Any Retaliation by Japan Likely to Target U.S. Agriculture
TOKYO (AP) _ If U.S.-Japan auto talks fail this week and Washington goes ahead with threatened sanctions, Japanese consumers may soon be returning to a more traditional diet _ one without American beef.
Japanese trade officials say Tokyo would likely target American farm products if a trade war were triggered by the Clinton administration’s plan to impose 100 percent tariffs on Japanese-made luxury cars.
The sanctions, estimated at $5.9 billion, go into effect at 11:59 p.m. EDT Wednesday unless the two countries reach agreement on American demands to increase the sales of U.S. cars and auto parts in Japan.
Officially, Japan says it would rely on the newly formed World Trade Organization to resolve the U.S. sanctions threat.
But that could take more than a year, and Japanese trade officials say pressure at home could make Japanese retaliatory sanctions unavoidable.
One trade official, speaking on condition of anonymity, said the threatened auto sanctions would hurt Japan so badly that the government would have no choice but to retaliate.
Agriculture is a natural target because Japan is the largest foreign market for American food products. Last year, it consumed $9.3 billion of food from the United States, including meat, grain, vegetables, pet food, beer and snacks.
Meat accounted for $2.68 billion of the total, making Japan the biggest foreign consumer of American livestock.
``This fight over autos is unwise,″ said Nobu Nakagawa, marketing specialist at the U.S. Meat Exporters’ Federation office in Tokyo. ``Japan is the biggest buyer of U.S. agricultural products, so I’m just hoping the flames don’t spread.″
Japan is also warning Washington that the threatened auto sanctions would hurt the United States as well as Japan. The sanctions, it notes, would force Japanese car makers to cut production, and import $240 million less in foreign auto parts.
Dealers in the United States say the sanctions also could translate into widespread layoffs at the dealerships that handle the cars.
Ironically, some analysts say, Washington may be more eager to reach an agreement than Tokyo.
Clinton would gain little politically from a failure, while chancing ``irreparable damage to U.S. auto dealers, killing the World Trade Organization stone-dead before it’s fully born, and endangering future trade relations with Japan,″ said Andrew Blair-Smith, an auto analyst in Tokyo for Barclays de Zoete Wedd securities.

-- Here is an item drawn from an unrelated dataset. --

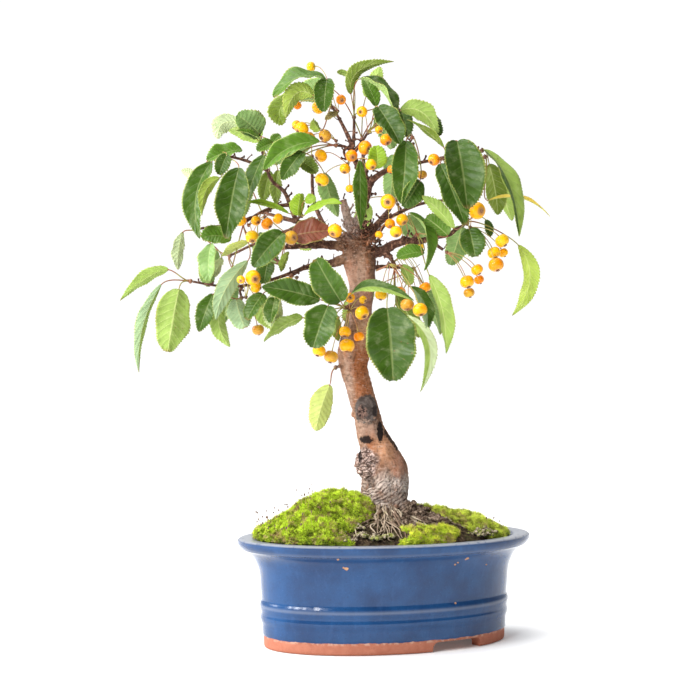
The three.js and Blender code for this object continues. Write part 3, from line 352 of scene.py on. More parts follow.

Japan, in contrast, is convinced it would win a WTO case and is eager to have the trade body rule that the ``Super 301″ clause of U.S. trade law violates the WTO’s multilateral approach.
Super 301 requires the U.S. government to retaliate unilaterally against countries that are deemed unfair traders.
And by giving in, Japan would set a precedent for future trade negotiations that would make the United States likely to demand numerical trade targets in other sectors.
``If Japan gives in (to numerical targets) this time, what’s next?″ asked Isao Fukutome, host of ``The Broadcaster,″ a popular Japanese TV news program.
Still, some analysts expect a last-minute settlement _ and question whether Japan would actually retaliate if it doesn’t come and the sanctions go ahead.
``Because of its large trade surplus with the United States, Japan won’t want to risk America escalating the dispute even further,″ said Blair-Smith.
In an effort to spur a compromise, Japan’s five largest car makers plan to boost overseas production by more than 1.8 million vehicles by 2000, a 48 percent increase over last year, the newspaper Mainichi reported Monday.
Production in North America, currently at 2.05 million vehicles per year, will rise by 500,000 a year, and output in the rest of the world would jump from 1.89 million to 3.28 million.
More overseas production would result in greater purchases of local auto parts.
But U.S. trade officials insist such ``voluntary″ plans be put in writing so the United States has a way of pressuring the companies to implement them.
Japan has refused, saying that would constitute government interference in business and free markets.